> **Task requirements**
Repeat the lines that follow, leaving nothing out.
--- Begin ---
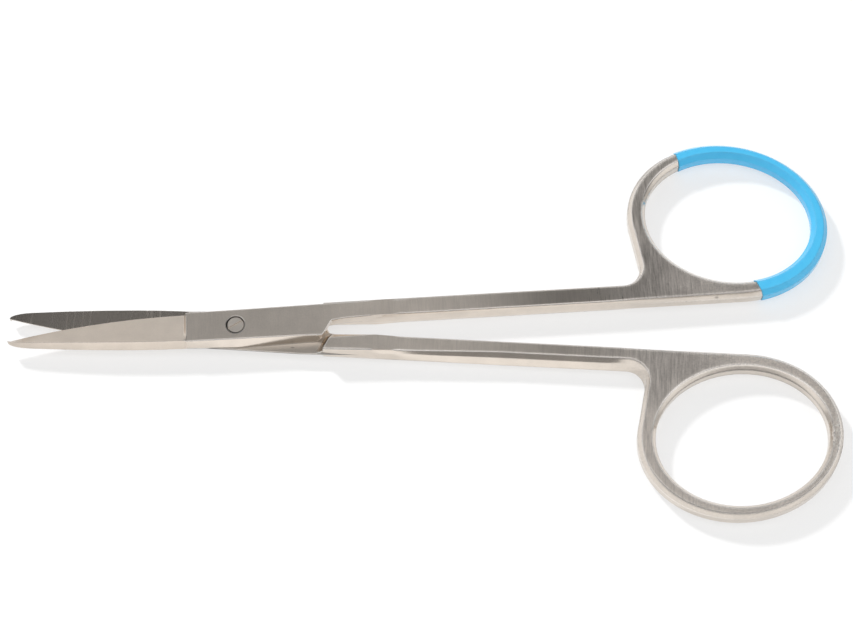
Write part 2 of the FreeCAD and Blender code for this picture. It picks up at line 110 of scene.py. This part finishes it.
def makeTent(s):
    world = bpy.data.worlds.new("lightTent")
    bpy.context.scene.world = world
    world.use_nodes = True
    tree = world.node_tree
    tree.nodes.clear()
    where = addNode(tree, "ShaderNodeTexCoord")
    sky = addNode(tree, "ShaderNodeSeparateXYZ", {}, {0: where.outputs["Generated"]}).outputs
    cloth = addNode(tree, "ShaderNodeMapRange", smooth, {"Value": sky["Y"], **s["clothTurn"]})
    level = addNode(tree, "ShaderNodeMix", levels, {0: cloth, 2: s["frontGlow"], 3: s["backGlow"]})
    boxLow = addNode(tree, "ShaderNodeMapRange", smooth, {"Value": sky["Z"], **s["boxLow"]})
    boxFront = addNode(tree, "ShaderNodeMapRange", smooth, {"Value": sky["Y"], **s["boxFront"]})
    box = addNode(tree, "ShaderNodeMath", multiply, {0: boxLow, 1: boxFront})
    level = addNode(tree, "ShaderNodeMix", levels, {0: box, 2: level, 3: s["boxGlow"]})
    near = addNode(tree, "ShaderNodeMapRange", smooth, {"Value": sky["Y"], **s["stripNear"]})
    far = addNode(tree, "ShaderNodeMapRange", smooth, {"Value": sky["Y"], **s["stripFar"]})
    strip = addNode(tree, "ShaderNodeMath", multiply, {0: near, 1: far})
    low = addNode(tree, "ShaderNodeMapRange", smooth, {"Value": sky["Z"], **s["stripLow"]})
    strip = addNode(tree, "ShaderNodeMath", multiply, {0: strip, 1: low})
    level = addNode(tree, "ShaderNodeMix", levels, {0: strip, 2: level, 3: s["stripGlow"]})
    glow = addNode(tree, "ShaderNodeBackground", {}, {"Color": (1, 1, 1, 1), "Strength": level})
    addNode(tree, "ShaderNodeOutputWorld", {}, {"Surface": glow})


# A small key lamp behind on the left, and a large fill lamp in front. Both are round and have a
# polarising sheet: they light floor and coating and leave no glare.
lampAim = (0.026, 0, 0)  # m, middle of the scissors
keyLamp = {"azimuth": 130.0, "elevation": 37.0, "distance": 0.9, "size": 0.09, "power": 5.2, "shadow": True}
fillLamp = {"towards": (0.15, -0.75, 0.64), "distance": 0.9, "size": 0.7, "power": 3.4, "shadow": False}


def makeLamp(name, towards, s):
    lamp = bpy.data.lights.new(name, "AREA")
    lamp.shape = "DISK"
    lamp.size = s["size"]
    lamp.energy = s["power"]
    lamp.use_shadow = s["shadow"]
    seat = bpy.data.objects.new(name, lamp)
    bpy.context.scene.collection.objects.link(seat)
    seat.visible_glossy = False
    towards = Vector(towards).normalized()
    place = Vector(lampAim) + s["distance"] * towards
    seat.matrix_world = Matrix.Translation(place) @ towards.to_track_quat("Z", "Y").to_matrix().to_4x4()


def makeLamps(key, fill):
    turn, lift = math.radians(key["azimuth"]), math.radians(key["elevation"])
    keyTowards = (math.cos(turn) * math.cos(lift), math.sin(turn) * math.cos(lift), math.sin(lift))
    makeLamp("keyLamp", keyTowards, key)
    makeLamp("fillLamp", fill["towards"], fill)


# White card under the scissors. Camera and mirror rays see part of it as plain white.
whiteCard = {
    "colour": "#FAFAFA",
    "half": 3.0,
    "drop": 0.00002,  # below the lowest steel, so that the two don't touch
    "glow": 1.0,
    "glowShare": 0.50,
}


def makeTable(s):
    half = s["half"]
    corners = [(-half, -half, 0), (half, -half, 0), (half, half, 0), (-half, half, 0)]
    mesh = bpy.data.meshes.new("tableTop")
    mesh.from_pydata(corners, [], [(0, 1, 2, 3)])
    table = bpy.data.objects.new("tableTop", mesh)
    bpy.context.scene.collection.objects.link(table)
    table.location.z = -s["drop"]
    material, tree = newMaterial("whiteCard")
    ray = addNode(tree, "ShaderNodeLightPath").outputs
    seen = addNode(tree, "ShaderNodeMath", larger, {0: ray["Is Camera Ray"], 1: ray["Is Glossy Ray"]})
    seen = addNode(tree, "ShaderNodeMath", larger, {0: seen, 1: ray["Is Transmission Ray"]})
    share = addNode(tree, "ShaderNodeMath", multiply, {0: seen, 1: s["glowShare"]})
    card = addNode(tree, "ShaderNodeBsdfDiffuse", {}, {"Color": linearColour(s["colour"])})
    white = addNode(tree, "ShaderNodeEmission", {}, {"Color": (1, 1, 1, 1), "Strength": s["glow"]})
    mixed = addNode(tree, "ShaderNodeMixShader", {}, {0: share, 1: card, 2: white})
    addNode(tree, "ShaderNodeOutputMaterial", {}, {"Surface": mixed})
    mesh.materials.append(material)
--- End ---
> **Solved exercise**
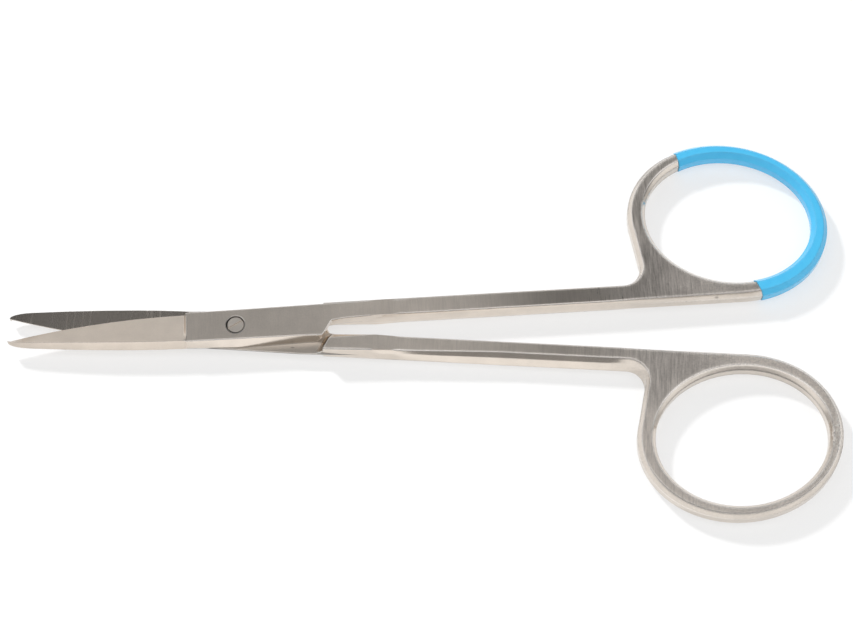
Write part 2 of the FreeCAD and Blender code for this picture. It picks up at line 110 of scene.py. This part finishes it.
def makeTent(s):
    world = bpy.data.worlds.new("lightTent")
    bpy.context.scene.world = world
    world.use_nodes = True
    tree = world.node_tree
    tree.nodes.clear()
    where = addNode(tree, "ShaderNodeTexCoord")
    sky = addNode(tree, "ShaderNodeSeparateXYZ", {}, {0: where.outputs["Generated"]}).outputs
    cloth = addNode(tree, "ShaderNodeMapRange", smooth, {"Value": sky["Y"], **s["clothTurn"]})
    level = addNode(tree, "ShaderNodeMix", levels, {0: cloth, 2: s["frontGlow"], 3: s["backGlow"]})
    boxLow = addNode(tree, "ShaderNodeMapRange", smooth, {"Value": sky["Z"], **s["boxLow"]})
    boxFront = addNode(tree, "ShaderNodeMapRange", smooth, {"Value": sky["Y"], **s["boxFront"]})
    box = addNode(tree, "ShaderNodeMath", multiply, {0: boxLow, 1: boxFront})
    level = addNode(tree, "ShaderNodeMix", levels, {0: box, 2: level, 3: s["boxGlow"]})
    near = addNode(tree, "ShaderNodeMapRange", smooth, {"Value": sky["Y"], **s["stripNear"]})
    far = addNode(tree, "ShaderNodeMapRange", smooth, {"Value": sky["Y"], **s["stripFar"]})
    strip = addNode(tree, "ShaderNodeMath", multiply, {0: near, 1: far})
    low = addNode(tree, "ShaderNodeMapRange", smooth, {"Value": sky["Z"], **s["stripLow"]})
    strip = addNode(tree, "ShaderNodeMath", multiply, {0: strip, 1: low})
    level = addNode(tree, "ShaderNodeMix", levels, {0: strip, 2: level, 3: s["stripGlow"]})
    glow = addNode(tree, "ShaderNodeBackground", {}, {"Color": (1, 1, 1, 1), "Strength": level})
    addNode(tree, "ShaderNodeOutputWorld", {}, {"Surface": glow})


# A small key lamp behind on the left, and a large fill lamp in front. Both are round and have a
# polarising sheet: they light floor and coating and leave no glare.
lampAim = (0.026, 0, 0)  # m, middle of the scissors
keyLamp = {"azimuth": 130.0, "elevation": 37.0, "distance": 0.9, "size": 0.09, "power": 5.2, "shadow": True}
fillLamp = {"towards": (0.15, -0.75, 0.64), "distance": 0.9, "size": 0.7, "power": 3.4, "shadow": False}


def makeLamp(name, towards, s):
    lamp = bpy.data.lights.new(name, "AREA")
    lamp.shape = "DISK"
    lamp.size = s["size"]
    lamp.energy = s["power"]
    lamp.use_shadow = s["shadow"]
    seat = bpy.data.objects.new(name, lamp)
    bpy.context.scene.collection.objects.link(seat)
    seat.visible_glossy = False
    towards = Vector(towards).normalized()
    place = Vector(lampAim) + s["distance"] * towards
    seat.matrix_world = Matrix.Translation(place) @ towards.to_track_quat("Z", "Y").to_matrix().to_4x4()


def makeLamps(key, fill):
    turn, lift = math.radians(key["azimuth"]), math.radians(key["elevation"])
    keyTowards = (math.cos(turn) * math.cos(lift), math.sin(turn) * math.cos(lift), math.sin(lift))
    makeLamp("keyLamp", keyTowards, key)
    makeLamp("fillLamp", fill["towards"], fill)


# White card under the scissors. Camera and mirror rays see part of it as plain white.
whiteCard = {
    "colour": "#FAFAFA",
    "half": 3.0,
    "drop": 0.00002,  # below the lowest steel, so that the two don't touch
    "glow": 1.0,
    "glowShare": 0.50,
}


def makeTable(s):
    half = s["half"]
    corners = [(-half, -half, 0), (half, -half, 0), (half, half, 0), (-half, half, 0)]
    mesh = bpy.data.meshes.new("tableTop")
    mesh.from_pydata(corners, [], [(0, 1, 2, 3)])
    table = bpy.data.objects.new("tableTop", mesh)
    bpy.context.scene.collection.objects.link(table)
    table.location.z = -s["drop"]
    material, tree = newMaterial("whiteCard")
    ray = addNode(tree, "ShaderNodeLightPath").outputs
    seen = addNode(tree, "ShaderNodeMath", larger, {0: ray["Is Camera Ray"], 1: ray["Is Glossy Ray"]})
    seen = addNode(tree, "ShaderNodeMath", larger, {0: seen, 1: ray["Is Transmission Ray"]})
    share = addNode(tree, "ShaderNodeMath", multiply, {0: seen, 1: s["glowShare"]})
    card = addNode(tree, "ShaderNodeBsdfDiffuse", {}, {"Color": linearColour(s["colour"])})
    white = addNode(tree, "ShaderNodeEmission", {}, {"Color": (1, 1, 1, 1), "Strength": s["glow"]})
    mixed = addNode(tree, "ShaderNodeMixShader", {}, {0: share, 1: card, 2: white})
    addNode(tree, "ShaderNodeOutputMaterial", {}, {"Surface": mixed})
    mesh.materials.append(material)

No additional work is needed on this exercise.